La première lecture nous montre la rencontre de Moïse avec Dieu. Un Dieu qui se révèle comme celui de la fidélité : Je suis le Dieu de ton père, le Dieu d’Abraham, le Dieu d’Isaac, le Dieu de Jacob. Et ce Dieu fidèle dans son alliance et ses promesses vient dire : J’ai vu, oui, j’ai vu la misère de mon peuple… J’ai entendu ses cris…Je connais ses souffrances ». Et quand Moïse lui demande son nom, il répond par une formule intraduisible tant elle est riche qui signifie à peu près : je suis qui je serai quand je vous délivrerai ; ou bien je serai alors qui je suis, moi qui vous écoute, vous entends et souffre avec vous. Et la forme brève de ce Nom, ici traduite par Je suis est en fait : je suis avec vous, je suis pour vous. C’est cette promesse que nous lui rappelons chaque fois que nous disons la forme liturgique de ce nom : Le Seigneur.

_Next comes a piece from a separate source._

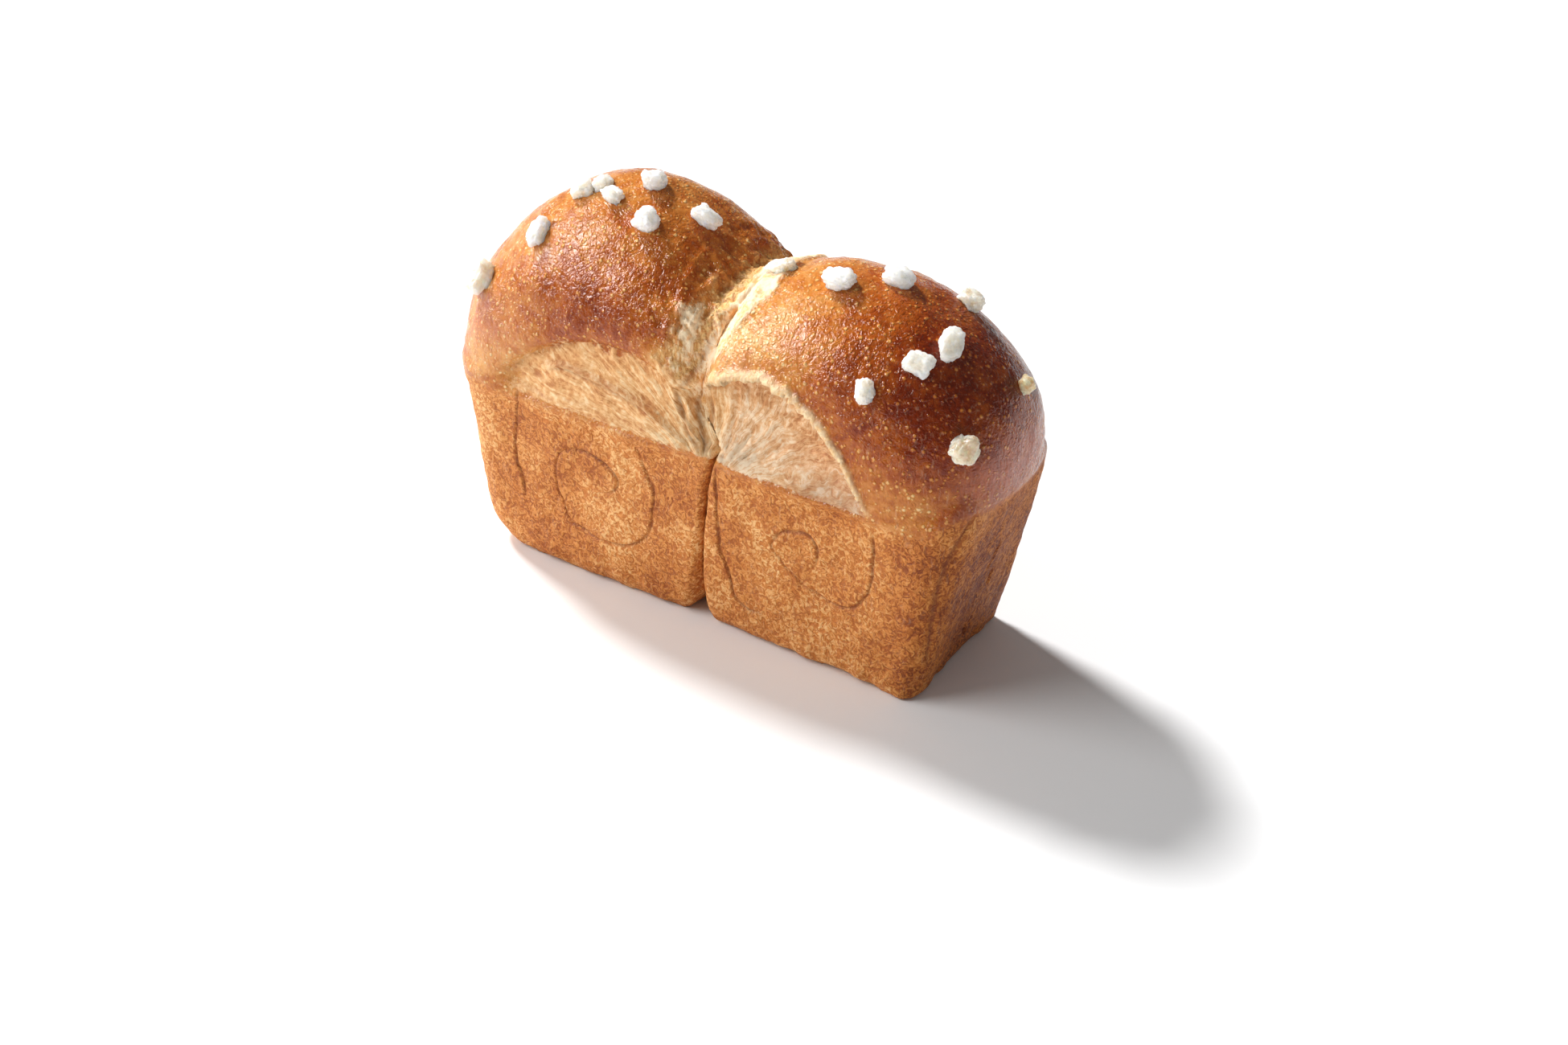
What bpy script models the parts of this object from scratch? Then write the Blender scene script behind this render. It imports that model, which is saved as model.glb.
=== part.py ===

Et la vraie réponse de Dieu à notre cri c’est Jésus lui-même. Il n’explique pas, il n’empêche rien, il vient souffrir à nos côtés et nous ouvre la perspective d’un bonheur sans fin qui s’accomplira en Dieu et qui déjà germe en nous. En lui nous comprenons que Dieu est toujours du côté des victimes puisqu’il s’est fait victime et que sa manifestation est dans cet amour qui nous fait ensemble faire front au malheur par la fraternité.

Dans ces jours terribles de mars ou d’octobre derniers nous avons vu se lever une vague de solidarité, de dévouement, une chaleur qui était à la fois protestation contre le malheur et certitude que l’amour fraternel peut le vaincre.

Dans la lettre aux Corinthiens qu’on nous a lue, si nous avions poursuivi la lecture, nous aurions entendu ceci : Avec l’épreuve Dieu donnera le moyen d’en sortir et la force de la supporter. Ce moyen nous l’avons découvert et il est le sens profond de ce que nous célébrons à cet instant : c’est l’amour dont les saintes Ecritures disent qu’il est fort comme la mort… les grandes eaux ne pourront l’éteindre, ni les fleuves l’emporter.

Oui, la réponse au malheur, et le moyen d’en empêcher la prolifération, est dans notre amour mutuel, dans cette fraternité que Dieu, en Jésus Christ, est venu partager."